OP Steve John B 11 Apr 2013
In reply to Mark Morris:
> (In reply to wbo) Many pits re-opened after the NCB produced figures that they were un-workable do to geological problems. They stayed open and made large profits for the miners that bought out the workings with their redundancy money.
>
> I'm proud to say I live near one:
> http://en.wikipedia.org/wiki/Tower_Colliery

Hats off to them, not sure I would have been so wise/sensible/organised in their position. Why didn't the unions put more effort into promoting this kind of thing? (And if they did, why wasn't it more widespread?)
 Mark Morris 11 Apr 2013
In reply to Steve John B: Interesting thought Steve. It was pre devolution so there were no promises from a Welsh government to support them. I can only assume that it was the leadership shown by a few of them. They all knew there would be nothing else left for them and future generations unless they did something.

Not sure the NUM were involved, if they were it probably just through the organisational structure being left there at the pit.

Why others didn't follow is a big question, Welsh stubbornness, if we can't beat them join them?

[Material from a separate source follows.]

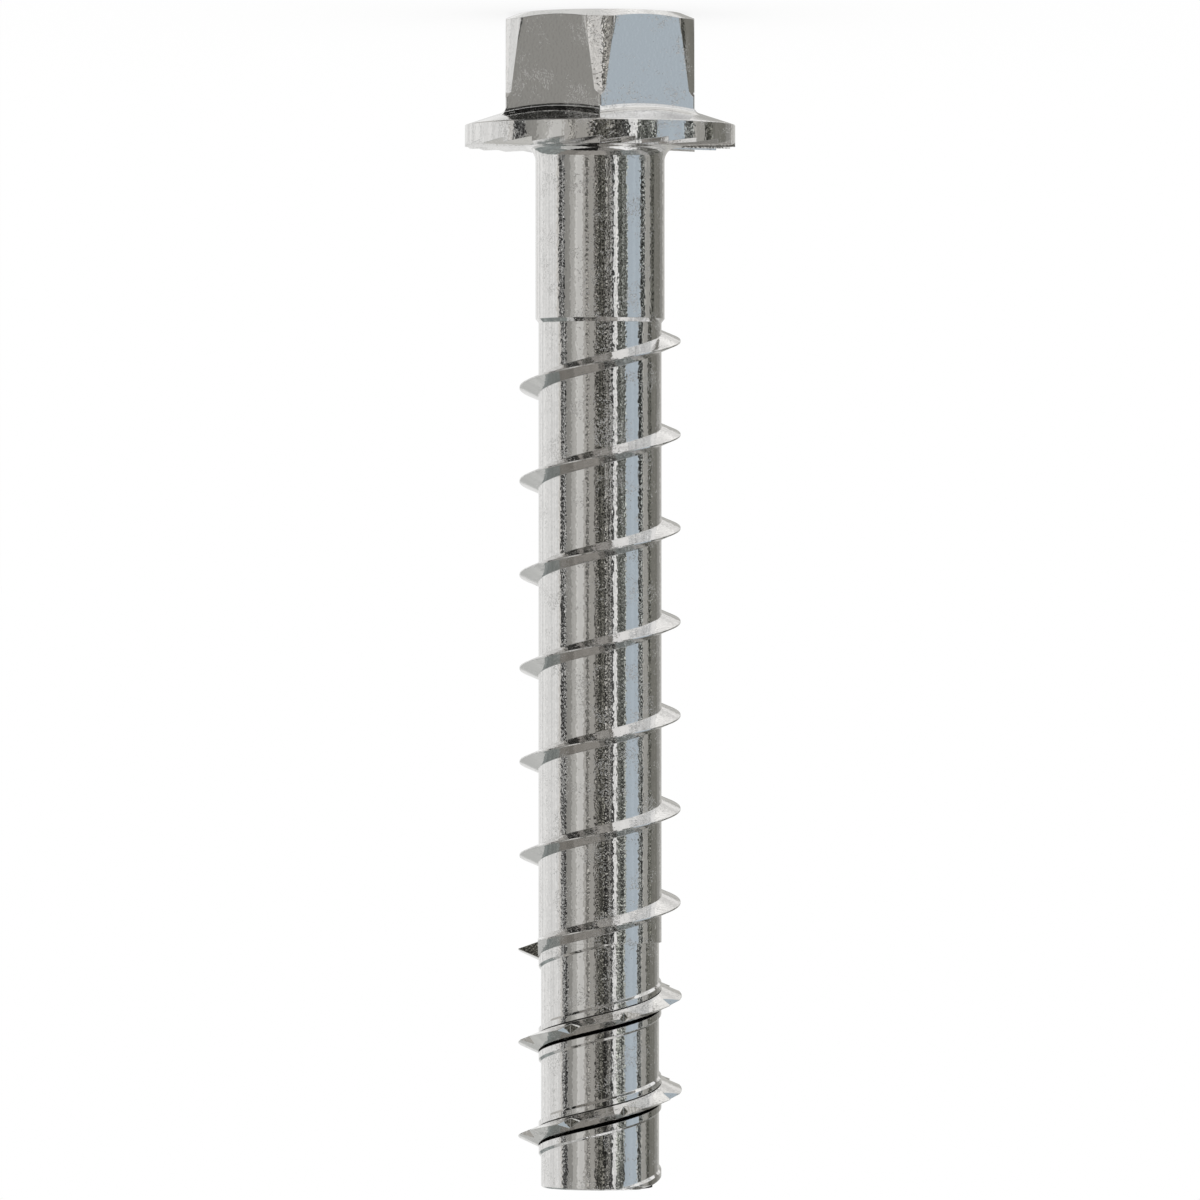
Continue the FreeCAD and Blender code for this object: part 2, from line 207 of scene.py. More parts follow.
GROUPS = {
    "screw_head": HeadSizes,
    "screw_shank": ShankSizes,
    "screw_coil": CoilSizes,
    "screw_finish": SteelFinish,
    "screw_studio": StudioLight,
}


def helix_height(screw, coil, turned):
    """Height of the thread's middle at an angle counted from the coil's start, in metres."""
    return screw.length - coil.from_tip + screw.pitch * turned / FULL_TURN


def cylindrical(turned, radius, height):
    """Points from angles, radii and heights. The angle turns from X towards Y."""
    turned, radius, height = np.broadcast_arrays(turned, radius, height)
    return np.stack((radius * np.cos(turned), radius * np.sin(turned), height), axis=-1)


def grid_quads(points, closed):
    """Quads of a grid of points, as indices into its points.

    They face outwards when the columns turn from X to Y and the rows run to the tip.
    """
    columns, rows = points.shape[:2]
    here = np.arange(columns if closed else columns - 1)[:, None] * rows
    there = (here + rows) % (columns * rows)
    row = np.arange(rows - 1)[None, :]
    corners = (here + row, there + row, there + row + 1, here + row + 1)
    return np.stack(corners, axis=-1).reshape(-1, 4)


def add_object(name, data):
    """A mesh or camera as an object in the scene."""
    made = bpy.data.objects.new(name, data)
    bpy.context.scene.collection.objects.link(made)
    return made


def make_piece(name, grids, steel, lining, foot, end):
    """One welded mesh from grids of points, each with a flag that says if it closes on itself.

    The faces that reach in to the foot's radius take the lining, whose near-black colour is painted
    shade of the groove, apart from those in the planes of the head's top and of the end.
    """
    points, quads, count = [], [], 0
    for grid, closed in grids:
        points.append(grid.reshape(-1, 3))
        quads.append(grid_quads(grid, closed) + count)
        count += grid.shape[0] * grid.shape[1]
    mesh = bpy.data.meshes.new(name)
    mesh.from_pydata(np.concatenate(points), [], np.concatenate(quads))
    shell = bmesh.new()
    shell.from_mesh(mesh)
    bmesh.ops.remove_doubles(shell, verts=shell.verts, dist=WELD)
    bmesh.ops.triangulate(shell, faces=shell.faces)
    shell.to_mesh(mesh)
    shell.free()
    mesh.polygons.foreach_set("use_smooth", np.ones(len(mesh.polygons), bool))
    mesh.set_sharp_from_angle(angle=math.radians(EDGE_ANGLE))
    mesh.materials.append(steel)
    mesh.materials.append(lining)
    places = np.empty(len(mesh.vertices) * 3)
    mesh.vertices.foreach_get("co", places)
    corners = np.empty(len(mesh.loops), int)
    mesh.loops.foreach_get("vertex_index", corners)
    places = places.reshape(-1, 3)[corners].reshape(-1, 3, 3)
    radius = np.hypot(places[..., 0], places[..., 1]).min(axis=1)
    height = places[..., 2].min(axis=1)
    lined = (radius < foot + WELD) & (height > WELD) & (height < end - WELD)
    # Faces in the groove take the near-black lining: painted shade of the gap round the coil.
    mesh.polygons.foreach_set("material_index", lined.astype(int))
    return add_object(name, mesh)


def spread(start, stop, count):
    """Even steps from start to stop, the start itself left out."""
    return start + (stop - start) * (np.arange(1, count + 1) / count)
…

Most have moved on to another pit and the opencast, with the colliery grounds being turned into walking/MTB trails, etc.

Read an article recently where several work in Bath during the week. The whole city is built on underground quarries for the Bath stone! There are very few people left with the expertise to carry out work in these conditions.

Interesting that I've heard of very few accidents at the pit since they "bought themselves out". No pressure from managers to take risks?
 Deviant 11 Apr 2013
In reply to Steve John B:

I just wonder who in their right mind would want to work down a pit today ?

I find it hard to imagine today's youth accepting such conditions; a generation that have benefited from easier access to higher education and subsequently have higher aspirations.